Les associations de jeunes qui présenteraient une proposition n’auraient pas à justifier d’une expérience préalable en matière de mobilité. Il leur suffira d’agir au quotidien dans la vie du quartier et de concevoir un projet en lien avec des collèges accueillant des classes Segpa.
La participation directe des jeunes à l’amélioration des conditions de mobilité doit d’abord et avant tout se faire sentir dans les lieux où ils vivent. La ville ou le quartier doit donc être le lieu d’origine et la destination des initiatives et actions proposées.
Le projet doit déboucher sur des actions concrètes de sensibilisation menées par les jeunes pour les jeunes. Débats dans les classes, création de nouveaux outils de prévention, actions de bénévolat, actions de “lobbying” auprès des pouvoirs publics… sont quelques-unes de ces actions.
Analyser – Agir – Communiquer
Ces actions reposent sur un triptyque: analyser – agir – communiquer qui permet de placer les jeunes en position d’initiateurs et catalyseurs de projets.
Une description précise de la situation et du ou des problèmes de mobilité sûre identifiés débouchera sur la mise en œuvre de l’action proposée pouvant servir de référence dans d’autres villes confrontées à des problèmes similaires. Tous les moyens créatifs dont peuvent disposer les jeunes pour transmettre des messages pourront également être utilisés : théâtre, vidéo, podcast, affiche, musique…

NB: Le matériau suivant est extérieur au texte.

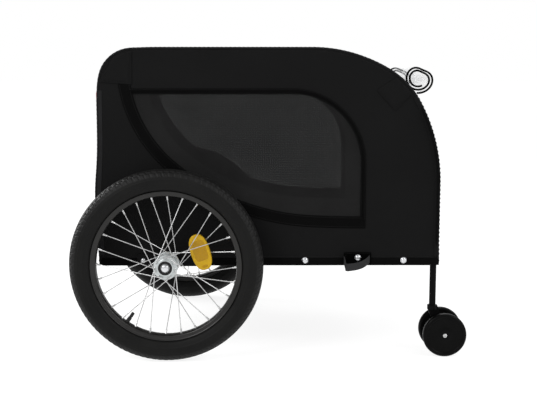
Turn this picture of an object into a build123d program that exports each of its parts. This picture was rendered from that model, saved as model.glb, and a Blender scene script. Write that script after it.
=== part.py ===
"""Two-wheeled dog trailer for towing behind a bicycle.

A fabric cabin is stretched over two bent tube hoops, which stand on a low rectangular tube frame.
Two spoked 16 inch wheels turn on stub axles, and a swivelling twin caster under the right front
corner holds the trailer level when it is parked.

Millimetres. +X is forwards, +Y is to the trailer's left and +Z is up. The origin is on the floor,
under the middle of the whole trailer's bounding box.
"""

import os
from math import cos, radians, sin, sqrt

from build123d import *

# ---------------------------------------------------------------- driving dimensions
# Main wheels
wheel_radius = 200.0
wheel_standoff = 42.0
tyre_width = 46.0
tyre_wall = 4.0
bead_depth = 8.0
bead_width = 3.0
rim_outer_radius = 158.0
rim_inner_radius = 144.5
rim_width = 27.0
rim_wall = 2.0
spoke_count = 28
spoke_crosses = 3
spoke_radius = 1.0
nipple_radius = 2.0
nipple_length = 9.0
first_spoke_angle = 88.7
flange_edge = 4.0
flange_bevel = 2.0
flange_thickness = 3.0
flange_spacing = 46.0
spoke_hole_radius = 21.0
barrel_radius = 13.0
collar_radius = 17.0
collar_length = 4.0
hub_length = 58.0
axle_radius = 6.0
axle_head_radius = 9.0
axle_head_length = 6.0
reflector_length = 74.0
reflector_width = 40.0
reflector_thickness = 9.0
reflector_inset = 68.5
reflector_angle = 22.0
reflector_lean = 8.0
reflector_clip = 19.0
valve_radius = 3.8
valve_length = 27.5
valve_angle = -125.0

# Cabin outline, seen from the side and measured from the axle and the floor
body_rear_reach = 142.5
body_front_reach = 570.0
body_bottom = 194.0
body_top = 646.0
body_width = 496.0
fabric = 2.5
rear_corner_radius = 80.0
brow_radius = 306.0
bend_radius = 150.0
chin_radius = 357.0
brow_angle = 36.0
bend_angle = 60.0

# Tube frame
hoop_radius = 8.0
hoop_wall = 1.0
rail_height = 20.0
rail_wall = 1.5
board_thickness = 4.0
board_edge_gap = 1.0
rear_bar_angle = 45.0
front_bar_angle = 48.0

# Side windows, measured from the axle and the floor
window_front = 403.0
window_top = 551.0
window_bottom = 295.6
window_corner_radius = 144.0
window_sill_radius = 1980.0
window_sill_angle = 3.0
window_belly_radius = 475.0
window_belly_angle = 40.6
window_haunch_radius = 260.0
window_seam = 4.0
mesh_thickness = 1.2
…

Colin Ward auteur de “The Child in the City” (1978) aurait résumé ainsi le projet: «La ville est “apprenante” qu’il s’agisse d’apprendre à travers la ville, d’apprendre à connaître la ville, d’apprendre à utiliser la ville, à contrôler la ville ou à changer la ville. »
L’innovation fondamentale constituée par la participation authentique des jeunes au devenir de leur quartier est bien que l’apprentissage change de sens, les “décideurs” se mettant en situation d’apprendre des jeunes.